The evidence made it easy to say "guilty" to both.

Determining a person's sentence, as we had to do with the shoplifter, was harder. This was more power than any of us ladies and gentlemen of the jury wanted.

Because the shoplifting charge was a repeat offense, the defendant could be sentenced to a few days in jail or up to five years in prison.

That's a pretty wide range. I was uncomfortable with the task, as were several people around me. Someone with more knowledge of the judicial system should have made that decision.

But the judge gave us our orders, and we obeyed. And believe it or not, we came to an agreement fairly quickly. Maybe it was because the jury foreman was so adept at bringing about a conclusion.

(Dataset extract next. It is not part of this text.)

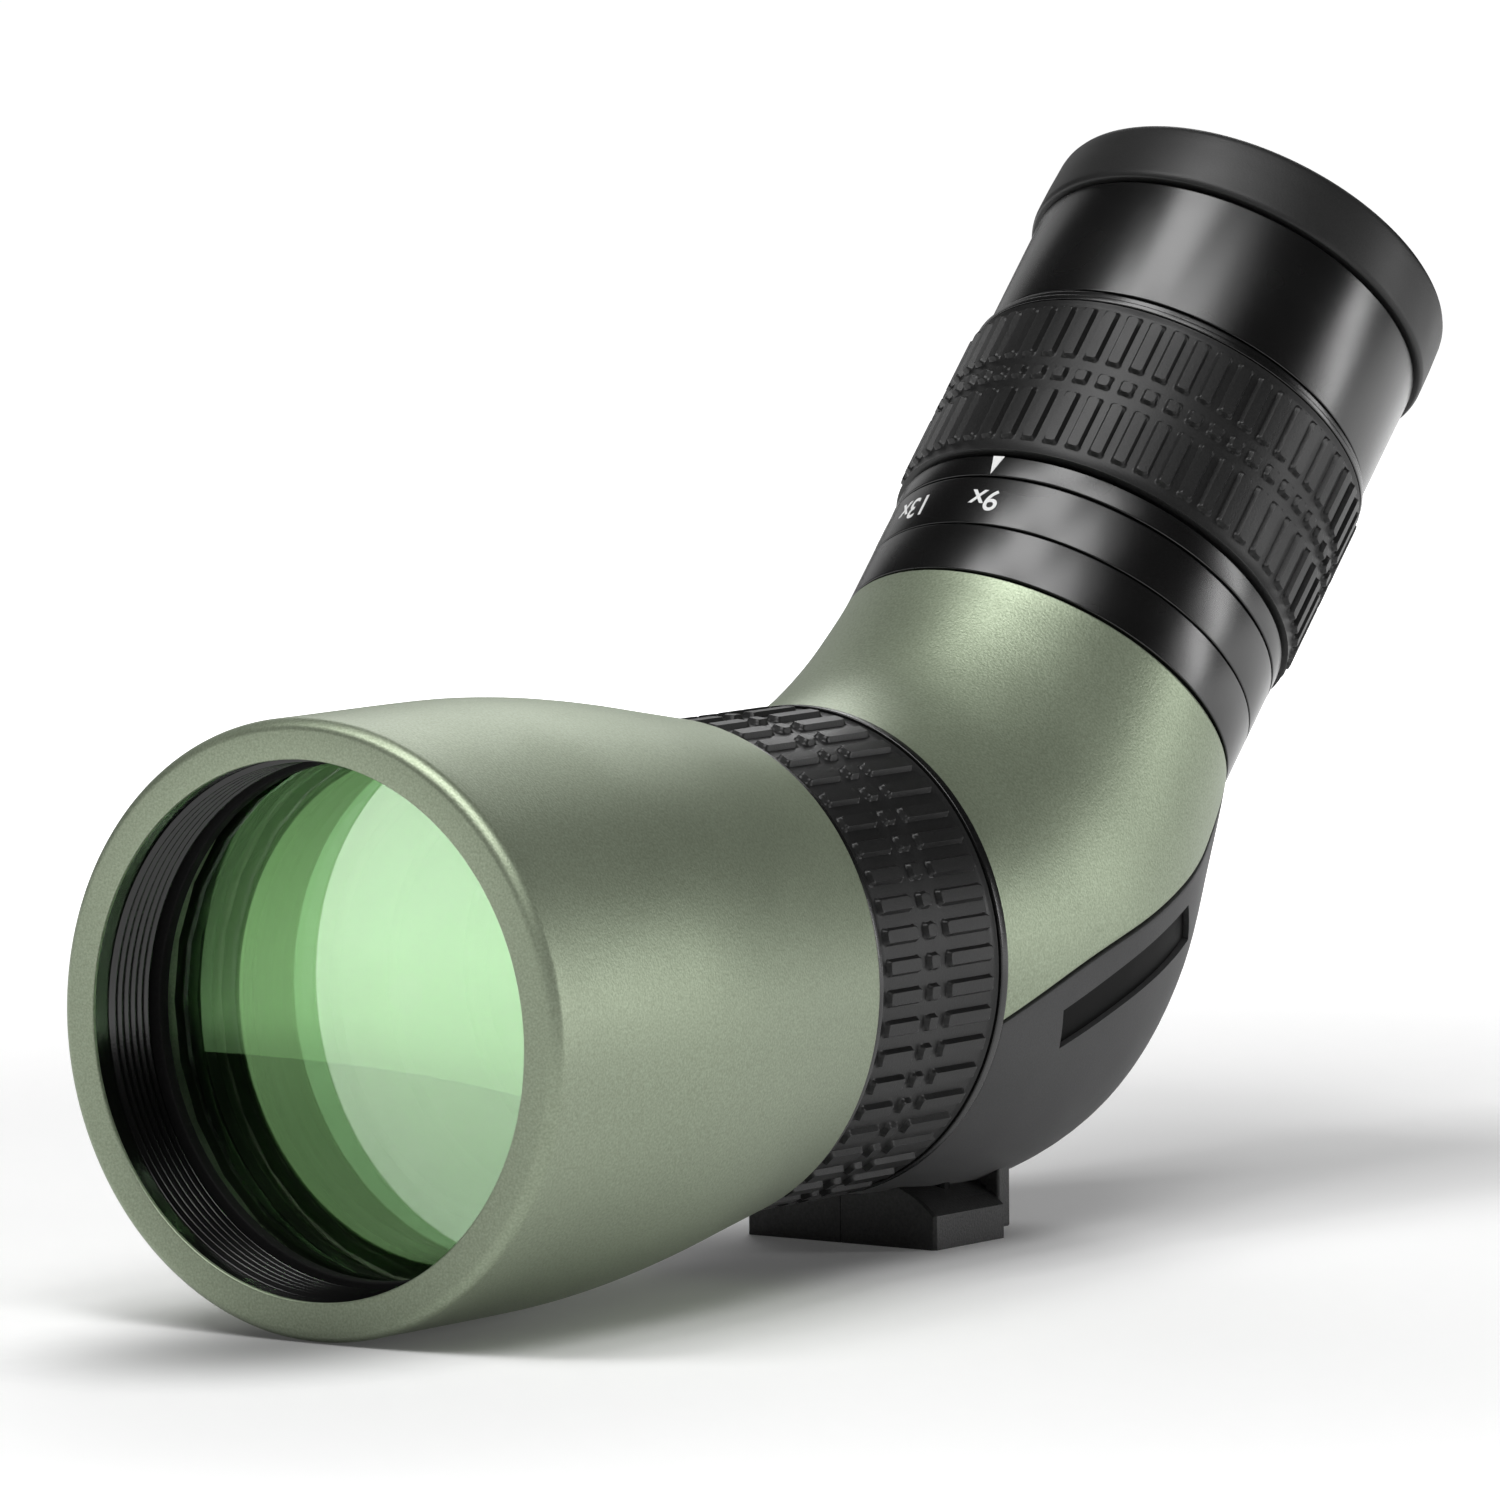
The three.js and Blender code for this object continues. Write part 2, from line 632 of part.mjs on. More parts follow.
// ---- Eyecup ----
const CUP_PIN_STATION = 78;

function makeEyecupGuide() {
  const body = ring(19, 21.4, SLEEVE_START, 89.6, 32);
  const spare = radians(4);
  const groove = helicalCutter(
    21.6,
    PIN_RADIUS + 0.3,
    [-spare, radians(CUP_TURN) + spare],
    [CUP_PIN_STATION, CUP_PIN_STATION + CUP_LIFT],
    8,
  );
  return body.subtract(groove);
}

const makeEyecupLiftRing = () => ring(21.8, 22.6, 80.2, 82.4, 32);
const makeEyecupPin = () => radialPin(PIN_RADIUS - 0.2, CUP_PIN_STATION, 0, 20.8, 22.6);

function makeEyecupSleeve() {
  return turned([
    [22.9, SLEEVE_START], [23.75, SLEEVE_START], [SLEEVE_RADIUS, SLEEVE_START + 0.2],
    [SLEEVE_RADIUS, 91.2], [23, 91.2], [23, 96.5], [21.8, 96.5], [21.8, 90.2], [22.9, 90.2],
  ], OUTER_FACETS);
}

function makeEyecupRubber() {
  return turned([
    [23.3, CUP_START], [24.6, CUP_START], [CUP_RADIUS, CUP_START + 0.4], [24.7, 95],
    [24.5, 98.5], [24.1, 99.3], [23.4, CUP_END], [18.4, CUP_END], [17, 98.9],
    [18.2, 96.8], [23.3, 96.8],
  ], OUTER_FACETS);
}

// ---- Assembly ----
function place(parent, name, solid, material) {
  const mesh = new THREE.Mesh(geometryOf(solid), material);
  mesh.name = name;
  parent.add(mesh);
}

const scope = new THREE.Group();
scope.position.set(0, -LENGTH_CENTRE, AXIS_HEIGHT);

place(scope, "barrel_shell", makeBarrelShell(), paint);
place(scope, "filter_thread_sleeve", makeFilterThreadSleeve(), anodised);
place(scope, "objective_retaining_ring", makeRetainingRing(), anodised);
place(scope, "objective_seal", makeObjectiveSeal(), rubber);
place(scope, "objective_crown_lens", makeCrownLens(), crown);
place(scope, "objective_spacer", makeObjectiveSpacer(), anodised);
place(scope, "objective_flint_lens", makeFlintLens(), flint);
place(scope, "light_baffle", makeLightBaffle(), anodised);

place(scope, "focus_guide_tube", makeFocusGuideTube(), anodised);
place(scope, "focus_ring", makeFocusRing(), anodised);
place(scope, "focus_grip_rubber", makeFocusGrip(), rubber);
place(scope, "focus_lens_cell", makeFocusCell(), anodised);
place(scope, "focus_lens", makeFocusLens(), clear);
place(scope, "focus_lens_retainer", makeFocusRetainer(), anodised);
place(scope, "focus_pin", makeFocusPin(), steel);

place(scope, "prism_housing", makePrismHousing(), paint);
place(scope, "belly_cover", makeBellyCover(), rubber);
place(scope, "name_plate", makeNamePlate(), blackPlastic);
place(scope, "tripod_foot", makeTripodFoot(), blackPlastic);
place(scope, "thread_insert", makeThreadInsert(), brass);
for (const [side, x] of footScrewSides) {
  place(scope, `foot_screw_${side}`, makeFootScrew(x), steel);
}
place(scope, "roof_prism", makeRoofPrism(), clear);
place(scope, "prism_bracket", makePrismBracket(), anodised);
place(scope, "prism_clamp", makePrismClamp(), steel);
for (const [side, x] of clampSides) {
  place(scope, `clamp_screw_${side}`, makeClampScrew(x), steel);
}

const eyepiece = new THREE.Group();
eyepiece.position.set(0, BEND_STATION, 0);
eyepiece.rotation.x = EYEPIECE_TILT;
scope.add(eyepiece);

place(eyepiece, "eyepiece_collar", makeEyepieceCollar(), anodised);
place(eyepiece, "scale_ring", makeScaleRing(), anodised);
place(eyepiece, "eyepiece_tube", makeEyepieceTube(), anodised);
place(eyepiece, "field_stop", makeFieldStop(), anodised);
place(eyepiece, "zoom_ring", makeZoomRing(), anodised);
place(eyepiece, "zoom_grip_rubber", makeZoomGrip(), rubber);
place(eyepiece, "zoom_cam_tube", makeZoomCamTube(), brass);
place(eyepiece, "zoom_drive_screw", makeZoomDriveScrew(), steel);
place(eyepiece, "zoom_front_cell", makeZoomCell(ZOOM_FRONT_STATION), anodised);
place(eyepiece, "zoom_front_lens", makeZoomLens(ZOOM_FRONT_STATION, -1, 0.9), clear);
place(eyepiece, "zoom_front_pin", makeZoomPin(zoomGroups[0]), steel);
place(eyepiece, "zoom_rear_cell", makeZoomCell(ZOOM_REAR_STATION), anodised);
place(eyepiece, "zoom_rear_lens", makeZoomLens(ZOOM_REAR_STATION, 1.2, -1.4), clear);
place(eyepiece, "zoom_rear_pin", makeZoomPin(zoomGroups[1]), steel);
place(eyepiece, "eye_lens", makeEyeLens(), clear);
place(eyepiece, "eye_lens_retainer", makeEyeLensRetainer(), anodised);
place(eyepiece, "eyecup_guide", makeEyecupGuide(), blackPlastic);
place(eyepiece, "eyecup_lift_ring", makeEyecupLiftRing(), brass);
place(eyepiece, "eyecup_sleeve", makeEyecupSleeve(), anodised);
place(eyepiece, "eyecup_pin", makeEyecupPin(), steel);
place(eyepiece, "eyecup_rubber", makeEyecupRubber(), rubber);

export default scope;
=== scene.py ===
"""Angled spotting scope: detailed meshes, materials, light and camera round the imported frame.

Pieces are drawn in millimetres about one of two axes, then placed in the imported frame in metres:
SCOPE has local Y along the optical axis, with stations from the front rim, and EYEPIECE has
local Y along the eyepiece axis, with stations from the bend.
"""

import bisect
import json
import math

import bmesh
import bpy
from mathutils import Matrix, Vector


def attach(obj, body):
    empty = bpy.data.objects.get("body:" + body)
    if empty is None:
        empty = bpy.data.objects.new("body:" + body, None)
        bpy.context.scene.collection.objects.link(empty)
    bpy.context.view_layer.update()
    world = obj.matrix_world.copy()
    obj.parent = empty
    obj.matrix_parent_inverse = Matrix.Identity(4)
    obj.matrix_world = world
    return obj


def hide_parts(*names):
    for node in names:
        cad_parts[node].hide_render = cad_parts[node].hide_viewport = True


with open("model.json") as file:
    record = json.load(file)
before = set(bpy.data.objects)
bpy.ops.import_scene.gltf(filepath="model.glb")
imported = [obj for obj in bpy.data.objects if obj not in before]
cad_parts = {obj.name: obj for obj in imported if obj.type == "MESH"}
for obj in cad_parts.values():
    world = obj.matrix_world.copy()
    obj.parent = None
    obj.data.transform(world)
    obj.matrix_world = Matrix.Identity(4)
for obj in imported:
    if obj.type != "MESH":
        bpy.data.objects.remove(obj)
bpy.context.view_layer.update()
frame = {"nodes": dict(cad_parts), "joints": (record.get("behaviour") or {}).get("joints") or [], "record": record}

MM = 0.001
joints = {joint["name"]: joint for joint in frame["joints"]}
bend_point = Vector(joints["eyecup_twist"]["pos_m"])
eye_axis = Vector(joints["eyecup_twist"]["axis"])
EYEPIECE_TILT = math.atan2(eye_axis.z, eye_axis.y)
# Where the optical axis meets the eyepiece's, as a station and as a height above the floor.
BEND_STATION = 113
AXIS_HEIGHT = bend_point.z / MM

SCOPE = Matrix.Translation(bend_point - Vector((0, BEND_STATION * MM, 0)))
EYEPIECE = Matrix.Translation(bend_point) @ Matrix.Rotation(EYEPIECE_TILT, 4, "X")

# Facets round a turned piece, and round the widest ones.
SMOOTH = 160
EXTRA_SMOOTH = 224


# ---- Materials ----
def link(tree, source, output, target, socket):
    tree.links.new(source.outputs[output], target.inputs[socket])


def noise_node(tree, coordinates, size, detail=2.0):
    """Noise whose features are size metres across."""
    node = tree.nodes.new("ShaderNodeTexNoise")
    node.inputs["Scale"].default_value = 1 / size
    node.inputs["Detail"].default_value = detail
    link(tree, coordinates, "Object", node, "Vector")
    return node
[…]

I'm smirking as I type this. Just because I wanted to see the paperwork on the case once we were in the jury room and started noting the more interesting details, the jurors named me foreman.

Or "Madam Foreman" as the judge called me.

I told my family I'd like to be addressed as such in the future, but no one went for it.

After my third term of jury duty, I've thought about a few aspects of the session.

Mainly, I wondered why I was picked this time. The judge said not to take it personally when you're rejected from the jury--and when I was in the past, I did, of course. I wondered if it was how I looked or carried myself or what I do for a living.

After being selected, I have the same questions. I also wonder if I somehow look more sympathetic or intelligent in my 50s than I did when I was in my 40s or 30s.

I like the formality of the court system, the way the "Madam Foreman" hands the verdict to the bailiff, who gives it to the judge, who reads it, then passes it to the clerk, who announces it.

I did not like the way my name, as foreman, was read after the verdict.

I was somewhat surprised by the demographics. Both days in court, I didn't see a single person of color among potential jurors.

Young people were hard to come by, too. I saw a woman who might have been in her late 20s on the second court day, but am certain most of the jurors were mid-30s or older.

Females clearly were in the majority. On the first day, when 12 jurors were needed, 10 of those picked were women. The second time, six of seven were women.

One of the token males on the first jury joked afterward that he thought women would go easy on the defendant.

He was surprised we found her guilty so quickly.

Guess he hasn't reached the same verdict that's obvious to me--and clear to attorneys who pad the jury box with females. Women aren't just the kinder and gentler sex, they're also the smarter one.